Farmer Wendell Shauman knows that most of what he is starting to plant this year will eventually travel far from his cornfields in Illinois.
“We’re the largest corn producer in the world. We’re the best supply. We have the best infrastructure to deliver that," said Shauman.
Shauman says demand for U.S. corn used to feed livestock is up worldwide, except in the third largest market for it - China.
“We went from just minimal sales over there to rather significant ones over two or three years, and, now, just this year, it's dropped back to almost nothing," he said.
That drop is because China is rejecting shipments that include seed company Syngenta's Agrisure Viptera, a genetically modified trait that Shauman says, like other GMO seeds, gives farmers many advantages.
“They’re effective. They help us produce a better quality crop. Some of it increases yields. Some of it lowers costs. Some of it increases qualities. Some of it helps improve the environment because it limits the kinds of pesticides we use," said Shauman.
Though Shauman does not use the specific Syngenta seed, he knows a thing or two about GMO corn. He has a PhD in plant breeding and has served as past Chairman of the U.S. Grains Council. He’s traveled to China several times to represent U.S. farmers and believes the difficulty in getting China to accept this trait of GMO corn has more to do with Chinese bureaucracy than the product itself.
“They haven’t approved it, so they won’t accept it. Basically, they know there’s nothing wrong with it," he said.
“In the past, if China really needed the corn, they kind of looked the other way and would take any kind of corn," said Craig Turner.

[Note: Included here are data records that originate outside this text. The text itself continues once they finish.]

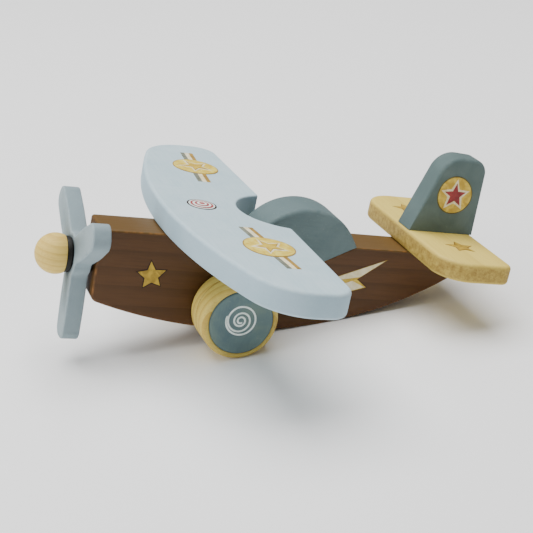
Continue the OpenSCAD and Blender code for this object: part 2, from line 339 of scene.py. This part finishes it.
# Painted highlight on the hull's top: the crown colour, lighter than the stain, comes in between
# these depths in mm.
TOP_HIGHLIGHT_FROM, TOP_HIGHLIGHT_FULL, TOP_HIGHLIGHT_SHARE = 1.2, 0.1, 0.75


def shaded(tree, bump, depth, **inputs):
    """Ends a material: a principled shader whose bump is depth mm deep."""
    normal = add(tree, "Bump", {"Height": bump, "Strength": 1.0, "Distance": depth * MM})
    links = {"Specular IOR Level": GRAZE}
    links.update({key.replace("_", " "): value for key, value in inputs.items()})
    shader = add(tree, "BsdfPrincipled", {**links, "Normal": normal["Normal"]})
    add(tree, "OutputMaterial", {"Surface": shader["BSDF"]})


# Draws a pattern out twenty times along the grain or the brush's stroke.
STRETCH = {"X": (0.05, 1, 1), "Y": (1, 0.05, 1), "Z": (1, 1, 0.05)}


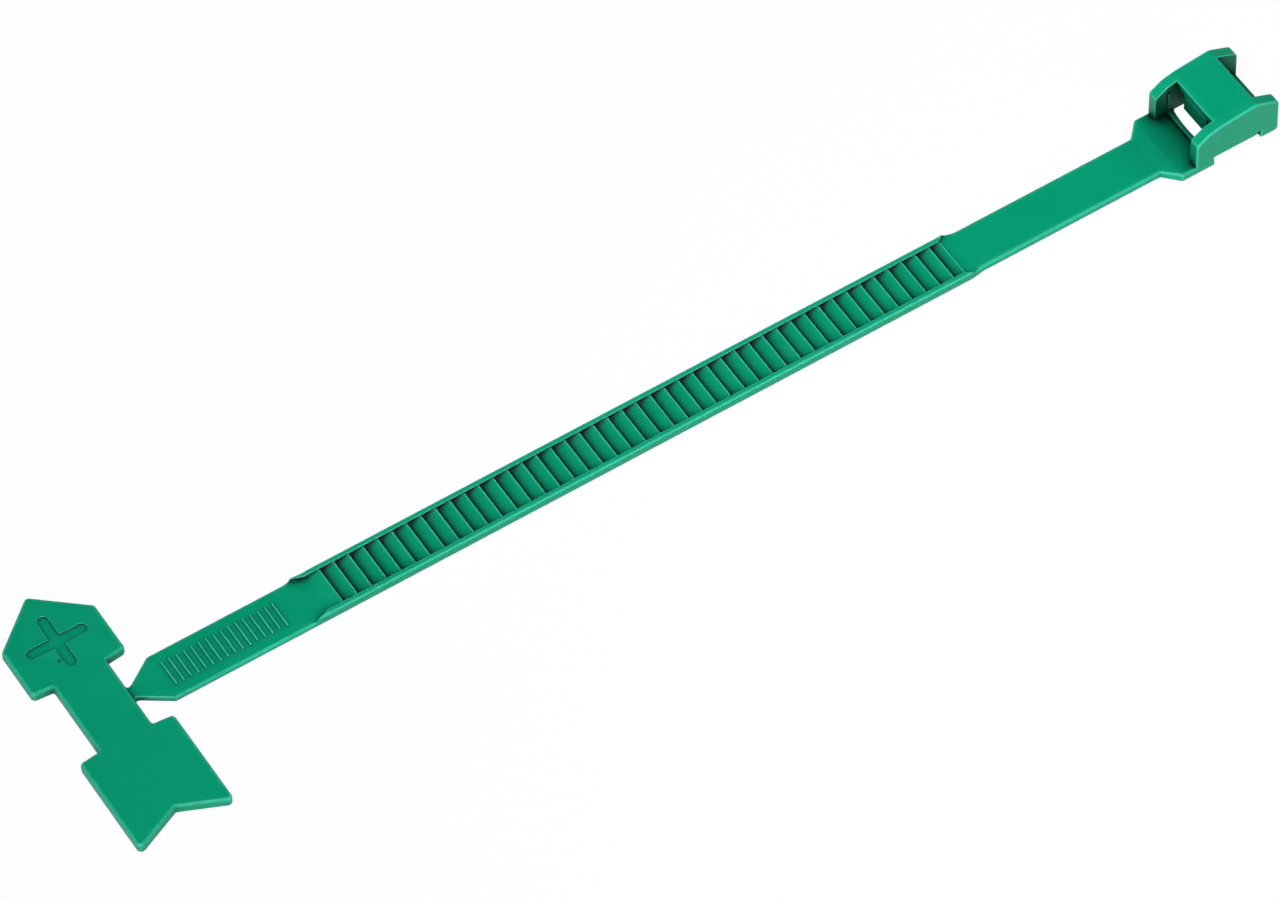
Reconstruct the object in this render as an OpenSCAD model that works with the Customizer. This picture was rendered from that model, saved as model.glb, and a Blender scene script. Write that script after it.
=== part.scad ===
// Cable tie with an arrow-shaped marker tag, moulded in one piece and laid flat.
// X runs along the strap from the tag to the locking head, Z is up.
// The origin is on the underside of the strap, on its centreline, midway along the whole tie.

/* [Marker tag] */
// Length of the arrow from its point to its tail corners
arrow_len = 28.5; // [24:0.1:34]
// Width of the arrowhead
arrow_w = 9.4; // [8:0.1:12]
// Length of the sloping part of the arrowhead
point_len = 4.05; // [3:0.05:5]
// Length of the arrowhead from its point to its barbs
arrowhead_len = 9.75; // [7.5:0.05:11.5]
// Width of the arrow's shaft
shaft_w = 5.35; // [4:0.05:6.5]
// Length of the broad tail of the arrow
fletch_len = 10.8; // [8:0.1:12]
// Width of the broad tail
fletch_w = 9.5; // [8:0.1:12]
// Depth of the notch in the tail
notch_depth = 2.15; // [1:0.05:4]
// Slant of the edges where the shaft widens, in degrees
barb_slant = 5.5; // [0:0.5:12]
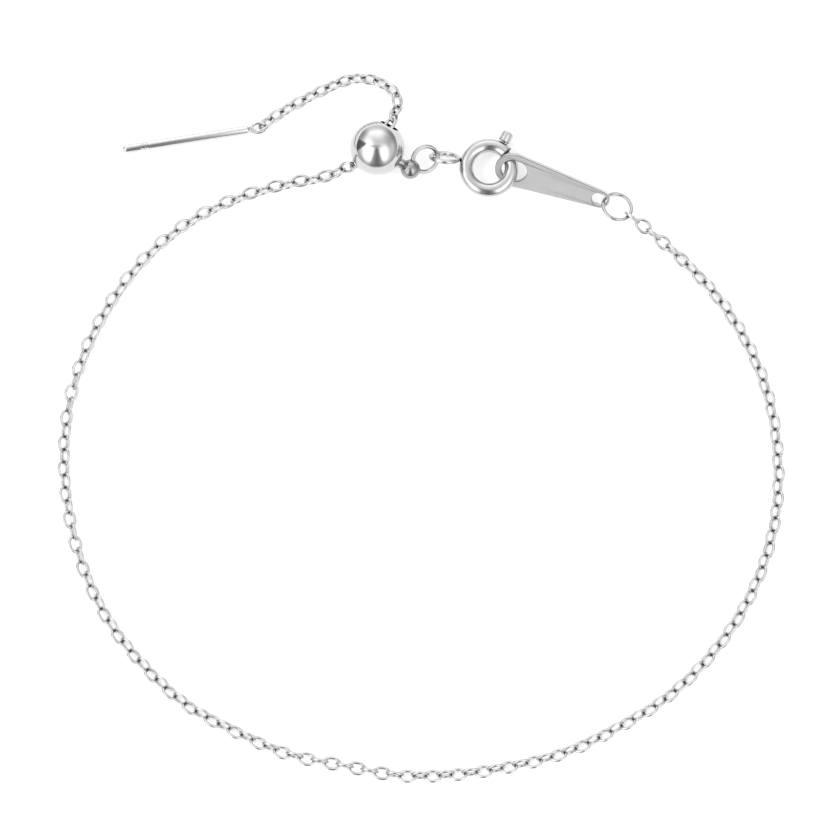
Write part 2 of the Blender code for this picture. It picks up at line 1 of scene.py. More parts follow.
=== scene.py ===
"""Looks of the chain bracelet: every link drawn out, finely turned findings and a pale studio.

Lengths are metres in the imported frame. The bracelet lies on z = 0 and is seen from above.
"""

import math

import bmesh
import bpy
from mathutils import Matrix, Vector


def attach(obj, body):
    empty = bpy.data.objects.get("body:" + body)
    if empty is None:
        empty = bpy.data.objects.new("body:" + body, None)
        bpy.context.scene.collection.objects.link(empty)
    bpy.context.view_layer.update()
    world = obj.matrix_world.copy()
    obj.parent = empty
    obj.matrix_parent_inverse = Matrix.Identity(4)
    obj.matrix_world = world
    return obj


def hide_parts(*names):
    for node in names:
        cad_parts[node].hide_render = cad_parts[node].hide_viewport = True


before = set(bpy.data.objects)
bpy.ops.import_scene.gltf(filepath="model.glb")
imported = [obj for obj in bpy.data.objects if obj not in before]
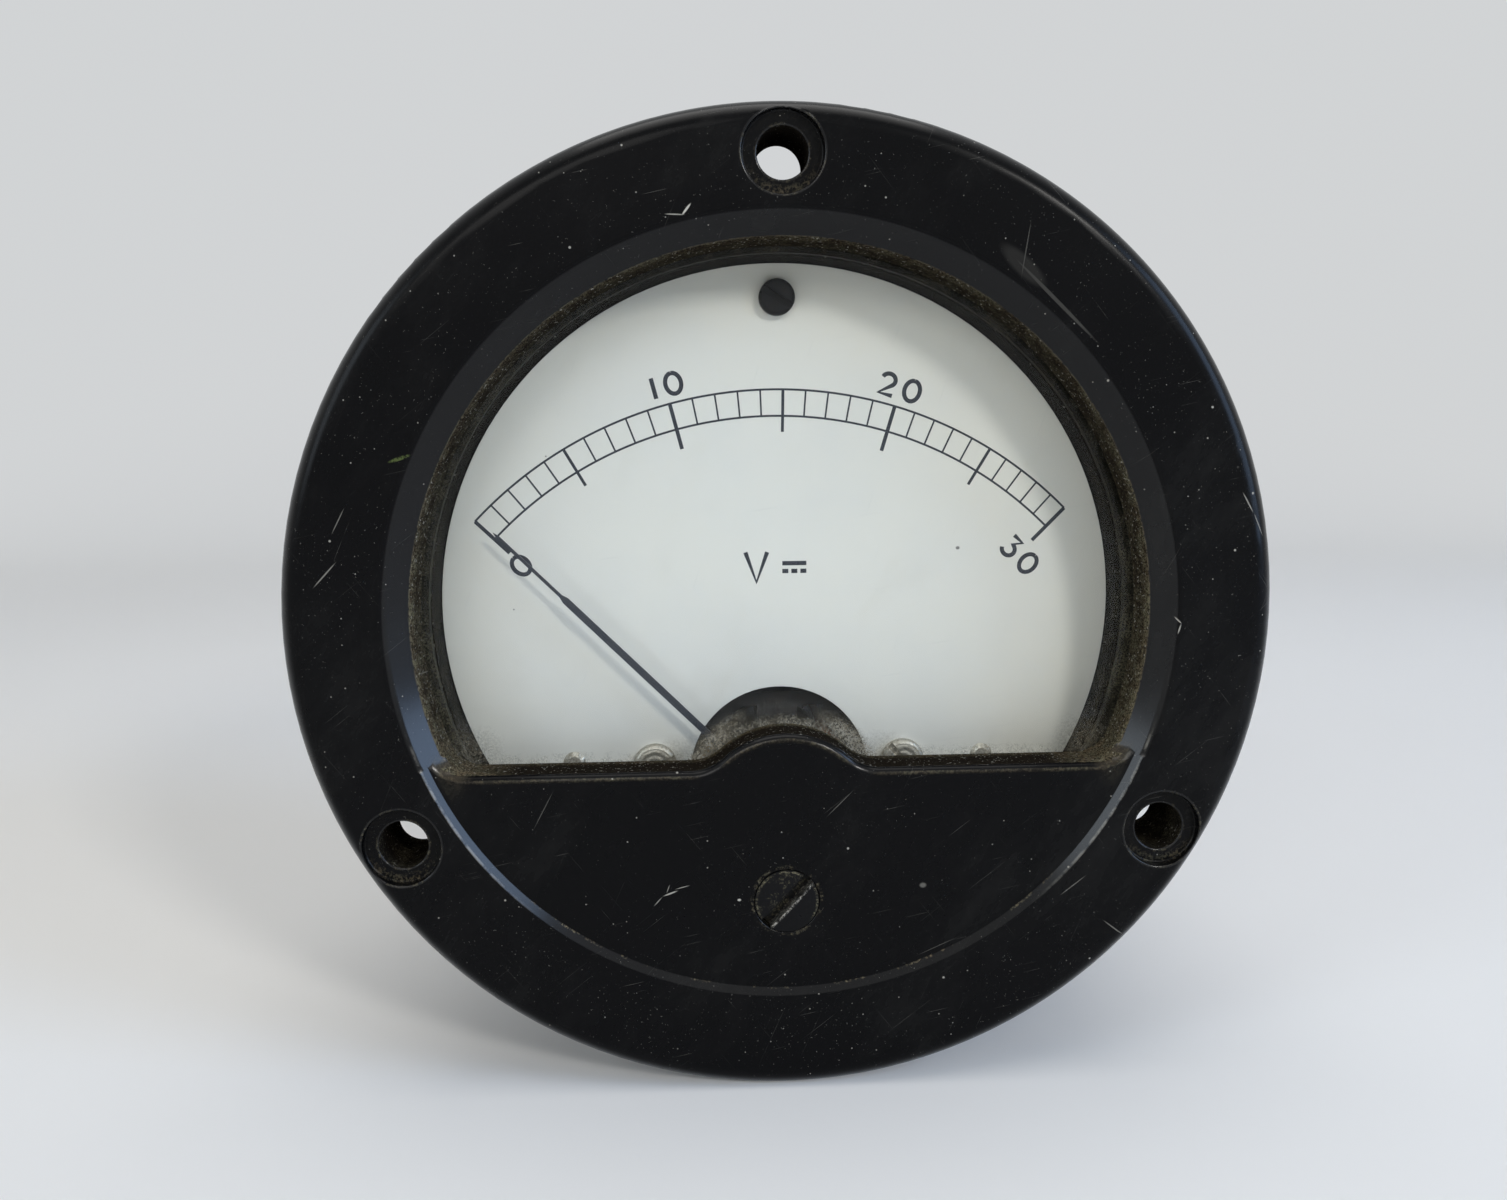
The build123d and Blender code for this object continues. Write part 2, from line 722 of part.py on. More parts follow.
def bridge(outline, plate_y, boss_y, boss_back_y):
    """A bridge plate with a round boss under each end, standing on the pole shoes."""
    plate_back_y = plate_y + bridge_thickness
    body = slab(outline, plate_y, plate_back_y)
    for side in (-1, 1):
        foot = (side * bridge_foot_x, -bridge_foot_drop)
        body += rod(bridge_foot_radius, boss_y, boss_back_y, *foot)
        body -= rod(bridge_screw_shank + hole_clearance, min(plate_y, boss_y), max(plate_back_y, boss_back_y), *foot)
    return body - rod(jewel_screw_radius, plate_y, plate_back_y)


def make_front_bridge():
    outline = bridge_outline()
    for x, z in stop_pin_places():
        outline += link((x, z), stop_ear_radius, (x, -bridge_foot_drop / 2), stop_ear_radius)
    body = bridge(outline, front_bridge_y, front_bridge_back_y, shoe_front_y)
    for x, z in stop_pin_places():
        body -= rod(stop_pin_radius, front_bridge_y, front_bridge_back_y, x, z)
    return Pos(0, 0, pivot_z) * body


def make_rear_bridge():
    outline = bridge_outline()
    outline += link((0, 0), bridge_hub_radius * 0.5, (0, rear_tag_place()), tag_post_radius + stop_ear_radius)
    body = bridge(outline, rear_bridge_y, shoe_back_y, rear_bridge_y)
    body -= rod(tag_post_radius, rear_bridge_y, rear_bridge_back_y, 0, rear_tag_place())
    return Pos(0, 0, pivot_z) * body


def make_stop_pins():
    return group(*[rod(stop_pin_radius, front_bridge_y - stop_pin_length, front_bridge_back_y, x, pivot_z + z)
                   for x, z in stop_pin_places()])


def make_front_bridge_screws():
    reach = front_bridge_height + bridge_thickness + bridge_screw_reach - thread_clearance
    return both_sides(screw(bridge_screw_head, bridge_screw_head_height, bridge_screw_shank, reach,
                            front_bridge_y, (bridge_foot_x, pivot_z - bridge_foot_drop), slot_angle=15))


def make_rear_bridge_screws():
    reach = rear_bridge_height + bridge_thickness + bridge_screw_reach - thread_clearance
    shape = (bridge_screw_head, bridge_screw_head_height, bridge_screw_shank)
    foot_z = pivot_z - bridge_foot_drop
    left = screw(*shape, reach, rear_bridge_back_y, (-bridge_foot_x, foot_z), slot_angle=70, head_at_back=True)
    right = screw(*shape, reach + tag_thickness, rear_bridge_back_y + tag_thickness, (bridge_foot_x, foot_z),
                  slot_angle=-20, head_at_back=True)
    return group(left, right)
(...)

GrainAnalyst Contributing Editor Craig Turner says corn prices initially dropped once news of the Chinese rejection spread.
"At the time, corn was trading at $4.20, $4.30 [a bushel], and after China basically said we’re not going to take this corn, there was real concern we were going to go below 4 dollars," he said.
The price has since rebounded despite continued restrictions in China. But farmer Wendell Shauman says, even though the situation has not negatively affected prices, it has cast a shadow over farmers who use the trait, and grain companies that accept it.
“You almost have to be foolish to be a grain company now that wants to send corn to China, because there’s only about two percent of the total market that’s planted in this trait. But it's planted all over the country. It's just dispersed randomly, so it’s very hard to source corn that you can be sure doesn’t have some of this in there," said Shauman.
Shauman says, to provide stability, he would like to see an international standard on accepting GMO corn which could end the uncertainty farmers face in the marketplace so they can focus more on that other great uncertainty… the weather.